▶ **Records**:
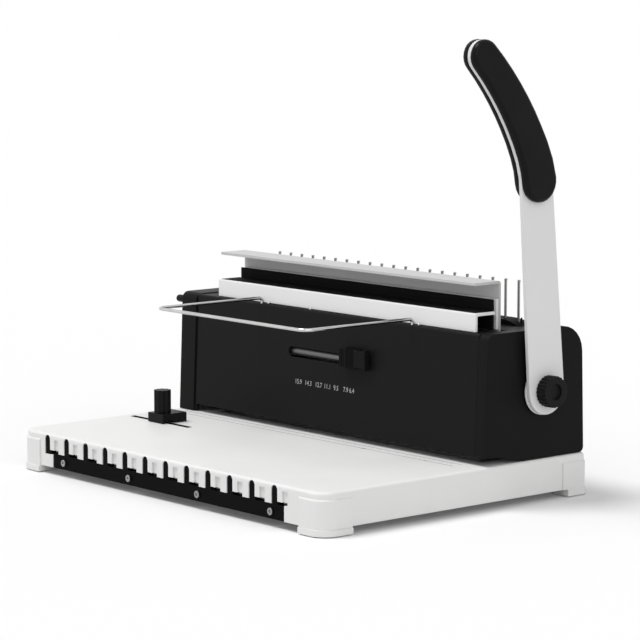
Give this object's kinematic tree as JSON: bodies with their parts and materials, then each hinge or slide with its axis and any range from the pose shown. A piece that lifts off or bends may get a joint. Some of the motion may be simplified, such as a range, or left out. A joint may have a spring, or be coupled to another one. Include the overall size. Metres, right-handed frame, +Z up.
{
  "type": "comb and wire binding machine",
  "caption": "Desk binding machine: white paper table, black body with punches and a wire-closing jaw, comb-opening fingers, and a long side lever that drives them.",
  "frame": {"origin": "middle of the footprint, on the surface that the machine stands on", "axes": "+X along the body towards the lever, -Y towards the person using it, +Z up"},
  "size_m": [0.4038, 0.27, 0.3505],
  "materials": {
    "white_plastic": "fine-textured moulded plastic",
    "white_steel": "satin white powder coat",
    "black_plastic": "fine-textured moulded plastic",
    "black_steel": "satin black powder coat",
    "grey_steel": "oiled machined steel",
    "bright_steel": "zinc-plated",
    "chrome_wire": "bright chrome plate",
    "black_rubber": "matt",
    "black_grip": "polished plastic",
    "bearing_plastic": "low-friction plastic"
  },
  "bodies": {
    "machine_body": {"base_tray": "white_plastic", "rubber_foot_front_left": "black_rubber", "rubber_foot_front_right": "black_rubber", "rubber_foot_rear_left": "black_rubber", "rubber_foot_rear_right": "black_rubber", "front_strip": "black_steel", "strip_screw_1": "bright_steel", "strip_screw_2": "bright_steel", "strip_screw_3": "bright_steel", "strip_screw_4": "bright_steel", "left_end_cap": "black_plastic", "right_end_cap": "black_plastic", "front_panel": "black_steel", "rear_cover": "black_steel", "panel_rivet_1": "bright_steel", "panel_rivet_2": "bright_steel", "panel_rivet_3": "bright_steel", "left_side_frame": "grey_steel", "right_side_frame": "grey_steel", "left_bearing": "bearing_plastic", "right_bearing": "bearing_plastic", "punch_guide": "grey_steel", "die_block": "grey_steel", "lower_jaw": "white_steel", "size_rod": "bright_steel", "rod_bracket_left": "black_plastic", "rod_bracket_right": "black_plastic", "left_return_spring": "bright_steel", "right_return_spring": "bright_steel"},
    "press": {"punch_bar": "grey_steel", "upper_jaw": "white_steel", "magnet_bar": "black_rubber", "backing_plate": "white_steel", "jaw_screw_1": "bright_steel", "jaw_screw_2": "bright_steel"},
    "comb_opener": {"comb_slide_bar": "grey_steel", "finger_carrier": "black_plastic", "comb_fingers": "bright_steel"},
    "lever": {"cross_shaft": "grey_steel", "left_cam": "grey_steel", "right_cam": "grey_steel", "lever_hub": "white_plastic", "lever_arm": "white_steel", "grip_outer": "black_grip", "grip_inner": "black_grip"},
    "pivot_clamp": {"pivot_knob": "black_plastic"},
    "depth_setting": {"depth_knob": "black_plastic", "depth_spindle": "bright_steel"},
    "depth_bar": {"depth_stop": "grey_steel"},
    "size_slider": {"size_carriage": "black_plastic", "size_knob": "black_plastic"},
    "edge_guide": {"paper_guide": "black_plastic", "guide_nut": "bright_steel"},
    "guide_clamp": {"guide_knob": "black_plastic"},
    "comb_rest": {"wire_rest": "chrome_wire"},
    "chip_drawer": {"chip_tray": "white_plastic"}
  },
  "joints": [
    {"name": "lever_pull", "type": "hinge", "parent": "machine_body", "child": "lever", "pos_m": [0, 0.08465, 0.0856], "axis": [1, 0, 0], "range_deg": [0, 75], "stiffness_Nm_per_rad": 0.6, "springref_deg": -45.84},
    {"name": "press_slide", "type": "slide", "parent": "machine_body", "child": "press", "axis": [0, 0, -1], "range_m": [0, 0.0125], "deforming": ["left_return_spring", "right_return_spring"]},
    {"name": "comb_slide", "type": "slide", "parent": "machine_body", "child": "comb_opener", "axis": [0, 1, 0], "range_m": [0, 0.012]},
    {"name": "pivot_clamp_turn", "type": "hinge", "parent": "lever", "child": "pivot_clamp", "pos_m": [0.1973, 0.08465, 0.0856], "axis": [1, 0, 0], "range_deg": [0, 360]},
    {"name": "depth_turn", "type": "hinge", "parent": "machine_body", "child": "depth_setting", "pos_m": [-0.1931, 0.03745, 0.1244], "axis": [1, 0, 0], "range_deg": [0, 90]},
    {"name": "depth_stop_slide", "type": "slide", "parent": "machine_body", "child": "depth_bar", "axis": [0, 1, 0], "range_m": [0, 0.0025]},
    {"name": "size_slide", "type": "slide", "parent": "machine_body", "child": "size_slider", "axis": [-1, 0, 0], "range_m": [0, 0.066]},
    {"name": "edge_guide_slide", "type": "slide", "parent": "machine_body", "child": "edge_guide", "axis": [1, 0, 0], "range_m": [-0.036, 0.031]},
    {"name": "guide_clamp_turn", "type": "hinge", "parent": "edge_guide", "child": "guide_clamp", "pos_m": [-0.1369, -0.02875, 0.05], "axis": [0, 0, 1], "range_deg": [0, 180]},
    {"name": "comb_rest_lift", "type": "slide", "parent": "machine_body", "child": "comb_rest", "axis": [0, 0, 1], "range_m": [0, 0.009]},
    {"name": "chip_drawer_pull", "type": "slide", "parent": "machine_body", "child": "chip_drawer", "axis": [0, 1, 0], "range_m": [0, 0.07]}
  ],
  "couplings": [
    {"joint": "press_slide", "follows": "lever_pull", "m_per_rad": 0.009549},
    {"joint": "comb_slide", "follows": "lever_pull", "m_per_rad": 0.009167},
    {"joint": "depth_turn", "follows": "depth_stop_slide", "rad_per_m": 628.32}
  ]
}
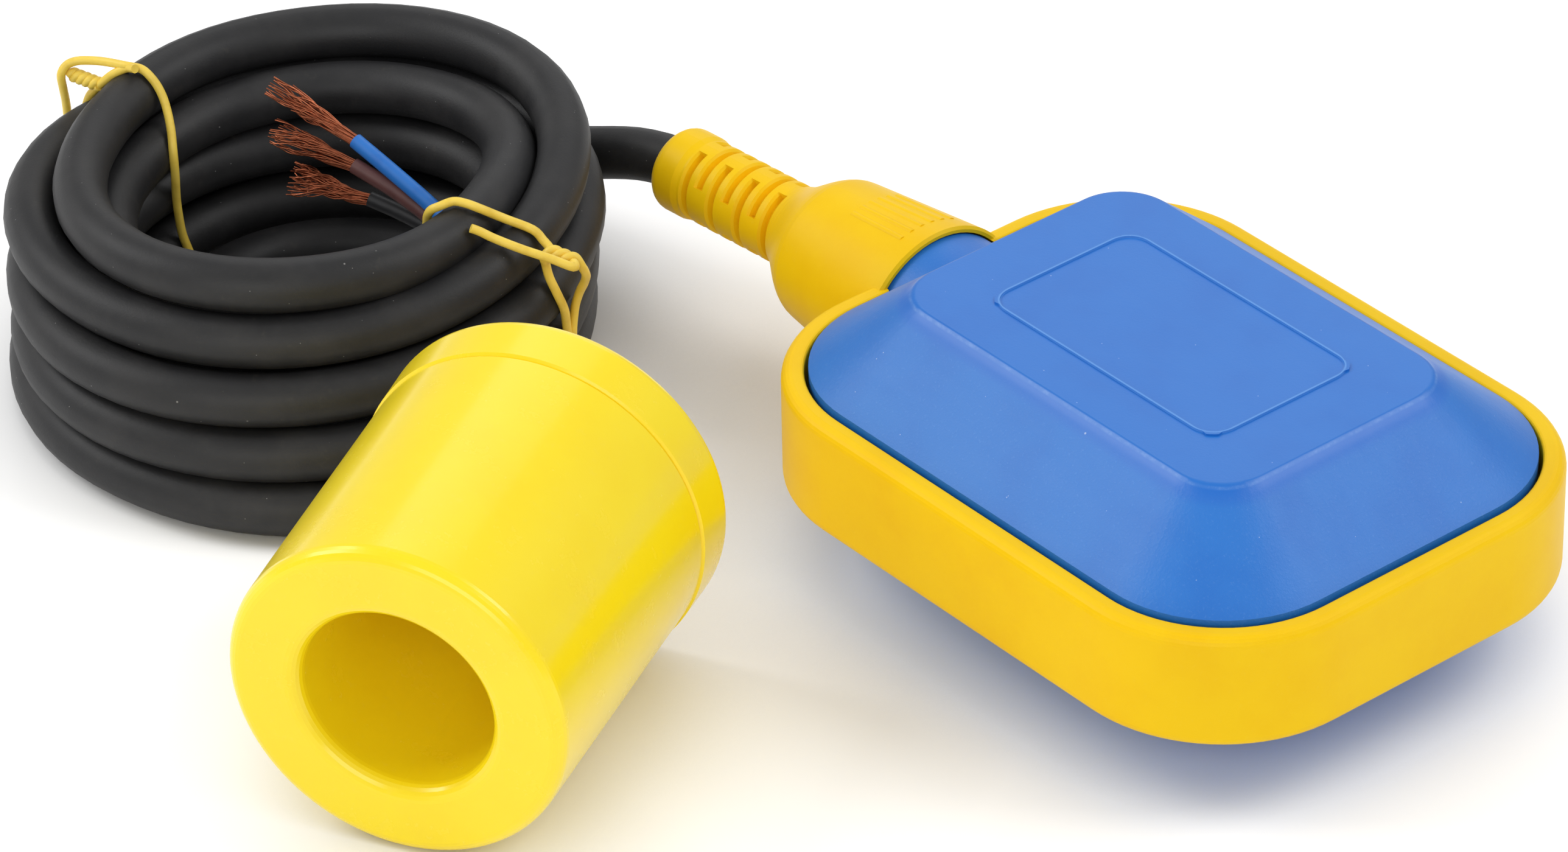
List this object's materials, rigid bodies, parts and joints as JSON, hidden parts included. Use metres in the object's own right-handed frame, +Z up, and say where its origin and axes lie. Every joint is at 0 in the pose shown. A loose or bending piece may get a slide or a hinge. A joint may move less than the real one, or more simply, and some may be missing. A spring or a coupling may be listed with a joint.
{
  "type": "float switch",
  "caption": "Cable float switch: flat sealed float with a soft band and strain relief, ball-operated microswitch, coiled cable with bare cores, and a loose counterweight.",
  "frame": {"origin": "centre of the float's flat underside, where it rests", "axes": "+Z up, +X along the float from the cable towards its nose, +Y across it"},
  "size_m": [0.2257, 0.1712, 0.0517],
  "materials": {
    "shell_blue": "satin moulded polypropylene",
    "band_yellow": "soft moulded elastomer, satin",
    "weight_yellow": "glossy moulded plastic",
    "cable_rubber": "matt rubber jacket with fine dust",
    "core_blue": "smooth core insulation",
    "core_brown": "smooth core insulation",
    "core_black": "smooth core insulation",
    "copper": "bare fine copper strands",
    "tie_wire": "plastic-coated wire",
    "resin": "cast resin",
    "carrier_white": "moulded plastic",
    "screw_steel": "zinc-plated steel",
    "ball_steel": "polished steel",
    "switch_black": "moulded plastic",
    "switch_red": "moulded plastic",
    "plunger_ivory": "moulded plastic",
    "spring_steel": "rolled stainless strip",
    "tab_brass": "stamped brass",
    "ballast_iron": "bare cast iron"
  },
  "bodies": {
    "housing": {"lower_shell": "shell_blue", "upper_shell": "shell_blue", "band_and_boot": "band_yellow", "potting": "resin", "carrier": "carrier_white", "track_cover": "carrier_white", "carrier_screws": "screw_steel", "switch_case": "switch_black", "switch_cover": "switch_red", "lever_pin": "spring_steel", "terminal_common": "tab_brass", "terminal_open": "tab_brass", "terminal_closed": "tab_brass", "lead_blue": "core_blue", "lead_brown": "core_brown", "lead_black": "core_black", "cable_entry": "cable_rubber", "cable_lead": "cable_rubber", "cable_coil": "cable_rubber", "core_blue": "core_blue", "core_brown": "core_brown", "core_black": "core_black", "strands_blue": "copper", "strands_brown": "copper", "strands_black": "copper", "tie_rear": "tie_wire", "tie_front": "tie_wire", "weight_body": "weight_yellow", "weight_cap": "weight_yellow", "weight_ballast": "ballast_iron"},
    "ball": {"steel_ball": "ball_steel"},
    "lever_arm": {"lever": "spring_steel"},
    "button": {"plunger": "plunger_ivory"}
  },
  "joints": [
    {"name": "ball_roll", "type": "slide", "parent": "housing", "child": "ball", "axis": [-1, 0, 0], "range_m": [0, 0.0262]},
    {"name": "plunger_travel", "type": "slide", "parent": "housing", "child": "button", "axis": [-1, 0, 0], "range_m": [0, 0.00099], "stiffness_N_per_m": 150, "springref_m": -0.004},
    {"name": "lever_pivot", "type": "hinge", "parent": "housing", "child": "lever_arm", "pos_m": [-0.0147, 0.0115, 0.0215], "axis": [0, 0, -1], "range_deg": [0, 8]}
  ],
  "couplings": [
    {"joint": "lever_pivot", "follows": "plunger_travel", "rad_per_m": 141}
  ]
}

▶ **What the task asks**: How many lines in the records above contain the word "where"? Reply with the number and nothing more.

▶ **The output**: 2